GradientSurf: Gradient-Domain Neural Surface Reconstruction from RGB Video

This paper proposes GradientSurf, a novel algorithm for real time surface reconstruction from monocular RGB video. Inspired by Poisson Surface Reconstruction, the proposed method builds on the tight coupling between surface, volume, and oriented point cloud and solves the reconstruction problem in gradient-domain. Unlike Poisson Surface Reconstruction which finds an offline solution to the Poisson equation by solving a linear system after the scanning process is finished, our method finds online solutions from partial scans with a neural network incrementally where the Poisson layer is designed to supervise both local and global reconstruction. The main challenge that existing methods suffer from when reconstructing from RGB signal is a lack of details in the reconstructed surface. We hypothesize this is due to the spectral bias of neural networks towards learning low frequency geometric features. To address this issue, the reconstruction problem is cast onto gradient domain, where zeroth-order and first-order energies are minimized. The zeroth-order term penalizes location of the surface.
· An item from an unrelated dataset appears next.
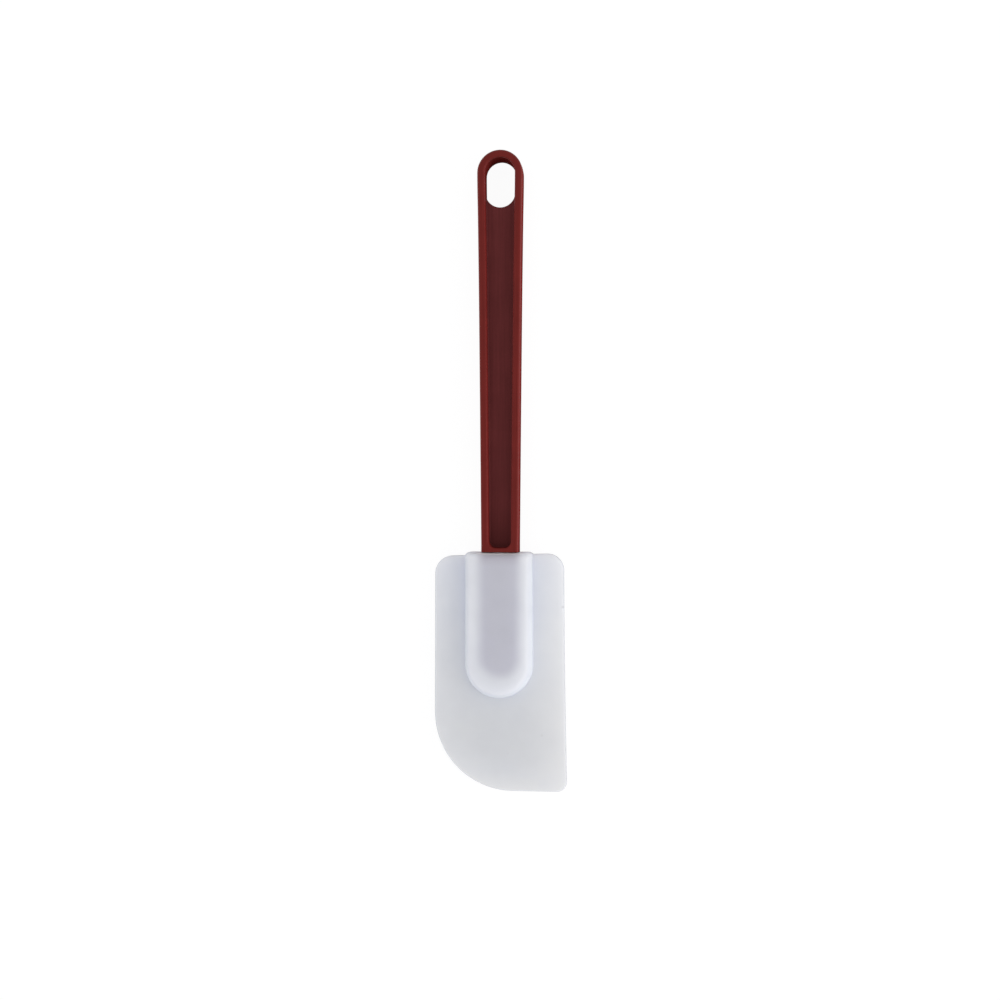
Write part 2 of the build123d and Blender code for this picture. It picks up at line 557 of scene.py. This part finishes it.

The first-order term penalizes the difference between the gradient of reconstructed implicit function and the vector field formulated from oriented point clouds sampled at adaptive local densities. For the task of indoor scene reconstruction, visual and quantitative experimental results show that the proposed method reconstructs surfaces with more details in curved regions and higher fidelity for small objects than previous methods.